Next to the Mary Cox Auditorium in Alumni Memorial Building is a large, empty room unlike the adjacent lecture halls and classrooms filled with seats. This room boasts mirrored walls, a wooden floor and a surround sound system blaring Madonna's "Like A Virgin."

Here, social dance meets twice a week. A physical education class offered within the department of kinesiology, recreation and sport studies, the objective of social dance (PYED 235) is to "have fun with dance and show respect to your partner," according to Hope Parks, social dance teacher and professor in kinesiology.

"A lot of times it starts out with logistics, like steps and footwork, and then from there we build on the attitude of the dance," Parks said after one of her classes. "At that point, that's where it becomes fun; when you become confident and have fun with the attitude of things."

While Parks calls out dance steps like "roll, pivot, step" to roughly 40 students in the Alumni Dancer's Studio, neighboring professors discuss the importance of Greek philosophy during the Medieval Renaissance or the use of percentages in statistics.

Amid a catalog of typical courses, social dance and other classes like it are conspicuous. Even next to tennis and soccer, Parks admits the class is unusual.

"Putting dance in that category makes it stand out as unconventional when you're looking at the undergraduate catalog," Parks said.

Usually weighted at one or two credit hours, bowling (PYED 206), ice skating (PYED 213) and scuba diving (PYED 261) are just a sampling of the eccentric courses offered. Others include history of opera (MUCO 420) in musicology and history and culture of food (HIST 261) in world civilization, each counting as three credit hours.

Seemingly unconventional in nature, history and culture of food does manage to retain elements of traditional education. Amanda Bouldin, sophomore in global studies and French, is a current student in the class, now renamed "Eating Our Way Through World Civilizations" by professor Charles Sanft.

"In some ways it is unconventional because we have an upcoming project to prepare a meal from before 1,500 C.E., and we learn a lot about specific foods people ate before that time," Bouldin said. "However, it is a normal lecture class with clickers, and the conventional topics of early world civilizations are still discussed."

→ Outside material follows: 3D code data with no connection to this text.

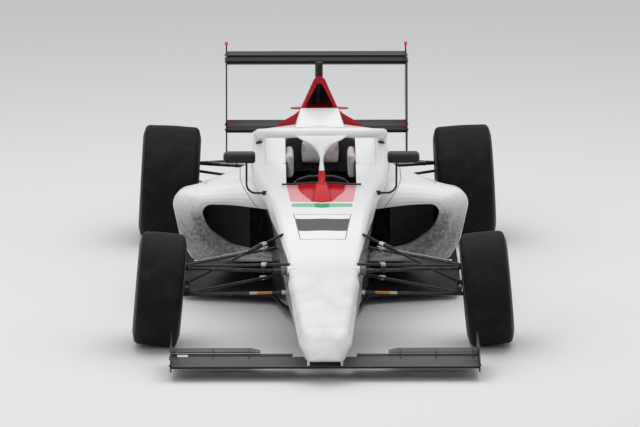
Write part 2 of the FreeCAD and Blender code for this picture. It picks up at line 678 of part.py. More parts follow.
def make_drive_line():
    engine = box(-160, 160, TUB[-1][0], 2058, 96, 545)
    save("engine", engine)
    bell = loft([rounded_wire([(-w, z0, 30), (w, z0, 30), (w, z1, 40), (-w, z1, 40)], across(s))
                 for s, w, z0, z1 in ((2058, 150, 100, 470), (2300, 110, 110, 420), (2860, 84, 172, 408))], True)
    for side in (1, -1):                           # cups for the drive shafts' inner joints
        cup = Part.makeCylinder(46, 96, point(side * 60, WHEELBASE, DRIVE_Z), Vector(side, 0, 0))
        bore = Part.makeCylinder(38, 56, point(side * 104, WHEELBASE, DRIVE_Z), Vector(side, 0, 0))
        bell = bell.fuse(cup).cut(bore)
    save("gearbox", bell.removeSplitter())
    crash = loft([rounded_wire([(-w, z0, 24), (w, z0, 24), (w, z1, 30), (-w, z1, 30)], across(s))
                  for s, w, z0, z1 in ((2861, 80, 200, 400), (TAIL_STATION - 22, 52, 240, 352))], True)
    jack = fuse([rod((-118, 3310, 262), (118, 3310, 262), 11), rod((-64, 3310, 262), (64, 3310, 262), 18)])
    tab = side_prism([(3180, 340, 6), (3180, 420, 22), (3250, 420, 22), (3250, 340, 6)], -5, 5)
    tab = tab.cut(rod((-20, 3215, 392), (20, 3215, 392), 15))
    # stay that carries the beam wing, and through it the upper planes
    pylon = side_prism([(2930, 360, 10), (3080, 360, 10), (3080, 530, 4), (2990, 530, 4)], -6, 6)
    planes = PARTS["rear_wing_planes"]
    crash = fuse([crash, jack, tab, pylon]).cut(planes)
    save("rear_crash_box", max(crash.Solids, key=lambda s: s.Volume))
    # pipe from the engine's side, back through the left sidepod's tail
    port, bend, mouth = (120, 1960, 311), (230, 2080, 330), (250, 2440, 400)
    outside, inside = (fuse([rod(port, bend, radius), Part.makeSphere(radius, point(*bend)), rod(bend, mouth, radius)])
                       for radius in (26, 23))
    save("exhaust", outside.cut(inside).cut(engine))


# ---------------------------------------------------------------- wheels
def wheel_place(tyre):
    """Placement of a wheel built about the X axis, with +X outboard: its leaning tyre just touches the ground and
    the car's overall width."""
    turn = Rotation(Vector(0, 1, 0), -tyre["camber"])
    if "centre" not in tyre:
        leaning = tyre_solid(tyre)
        leaning.Placement = Placement(Vector(0, 0, 0), turn)
        room = leaning.optimalBoundingBox()
        tyre["centre"] = (OVERALL_WIDTH / 2 - room.XMax, tyre["station"], -room.ZMin)
    return Placement(point(*tyre["centre"]), turn)


def ring(corners):
    """Solid of revolution about the X axis from a rounded outline: x, radius from the axis, corner radius."""
    wire = rounded_wire(corners, lambda u, v: Vector(u, 0, v))
    return Part.Face(wire).revolve(Vector(0, 0, 0), Vector(1, 0, 0), 360)


def tyre_solid(tyre):
    half, tread, rim = tyre["section"] / 2, tyre["tread"] / 2, tyre["rim"] / 2 - 8
    radius = tyre["radius"]
    outer = [(-tread, radius - 3, 26), (0, radius + 1, 900), (tread, radius - 3, 26), (half, radius - 62, 60),
             (half - 6, BEAD_RADIUS + 26, 16), (rim, BEAD_RADIUS + 14, 4), (rim, BEAD_RADIUS + 0.5, 3)]
    inner = [(rim - 16, BEAD_RADIUS + 0.5, 3), (half - 20, BEAD_RADIUS + 36, 16), (tread - 14, radius - 16, 30),
             (-tread + 14, radius - 16, 30), (-half + 20, BEAD_RADIUS + 36, 16), (-rim + 16, BEAD_RADIUS + 0.5, 3)]
    ends = [(-rim, BEAD_RADIUS + 0.5, 3), (-rim, BEAD_RADIUS + 14, 4), (-half + 6, BEAD_RADIUS + 26, 16),
            (-half, radius - 62, 60)]
    return ring(outer + inner + ends)


SPOKES = 10


def rim_solid(tyre):
    edge = tyre["rim"] / 2
    face = edge - 44                               # outer side of the hub's flange
    barrel = ring([(-edge, BARREL_RADIUS, 2), (-edge, 176, 3), (-edge + 7, 176, 3), (-edge + 7, BEAD_RADIUS, 2),
                   (edge - 7, BEAD_RADIUS, 2), (edge - 7, 176, 3), (edge, 176, 3), (edge, BARREL_RADIUS, 2)])
    dish = ring([(face - 22, 20, 2), (face, 20, 2), (face, 52, 6), (edge - 14, 150, 20), (edge - 8, 158, 1),
                 (edge - 40, 158, 1), (edge - 40, 148, 10), (face - 22, 60, 10)])
    windows = []
    for index in range(SPOKES):
        turn = 360.0 * index / SPOKES
        corners = [(-8, 62, 6), (8, 62, 6), (31, 146, 12), (-31, 146, 12)]
        wire = rounded_wire(corners, lambda u, v: Vector(edge - 120, u, v))
        window = prism(wire, Vector(160, 0, 0))
        window.rotate(Vector(0, 0, 0), Vector(1, 0, 0), turn)
        windows.append(window)
    dish = dish.cut(windows)
    return fuse([barrel, dish])


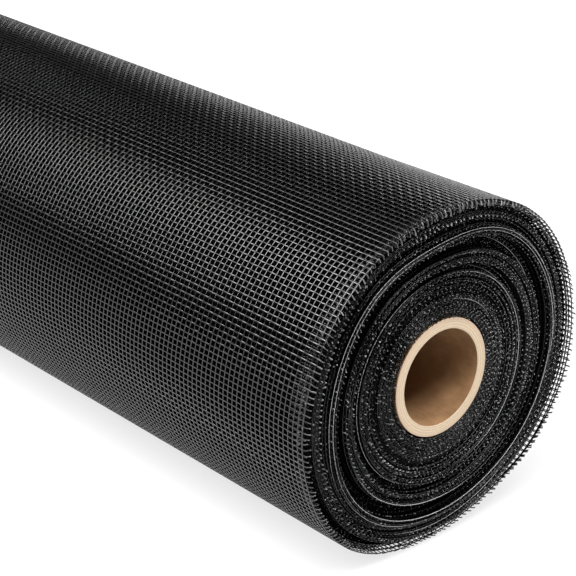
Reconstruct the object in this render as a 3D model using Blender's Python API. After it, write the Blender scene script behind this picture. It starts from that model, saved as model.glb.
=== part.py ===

Classes such as these can fulfill credit hours within a major, depending on focus, but most often are taken as electives by upperclassmen like Cade Thompson, senior in Spanish and international business.

"It sounds like a lot of fun and I don't know how to dance," Thompson said of the social dance class. "I needed an elective, but it's also kind of fun. It's a lot more hands on."

The confidence sparked by dance, Parks believes, can help in areas beyond the dance studio and beyond college.

"Usually many students come in here and they haven't done ballroom before ... so approaching something that is new and to have confidence to do that and then confidence enough to do with another person, your partner, it filtrates into other areas," she said. "A lot of the students are upperclassmen, so they're doing interviews and things of that sort during the same time and they've told me, coming back, that what they gained most from this class was confidence."

Candis Boyte, senior in sociology and student in social dance, appreciates the class for its interactive component.

"You switch partners every three minutes and you have to introduce yourself," Boyte said, "so it kind of helps you outside of dance because you become more social and more comfortable approaching people."

Social dance requires both performance exams and written exams. A student is assigned to a partner, and within a minute, the duo must demonstrate knowledge of three dances.

"It sounds nerve-wracking, but at that moment the purpose is to have fun with what you know," Parks said. "It's enough pressure and surprise, to have fun with it."

Despite being outside her major, Bouldin "loves" the opportunity to take classes outside conventional curriculum.

"It allows for an opportunity to learn something different and maybe find something new that really interests you," Bouldin said. "It can change your perspective and make you a more well-rounded person."

Parks hopes students leave her class with positive personal experiences similar to her own fond memories.

"I've had students come back from vacations and say, 'Oh my gosh, dance is like an international language because it's so universal,'" Parks said. "Personally, I was in Ethiopia and danced cha-cha with a guy who was from Germany, in a little hole-in-the-wall in a great country in Africa.

"That makes my heart happy to hear... (that students are) able to go out and be confident enough to approach someone and to enjoy it in a context that is different than this classroom."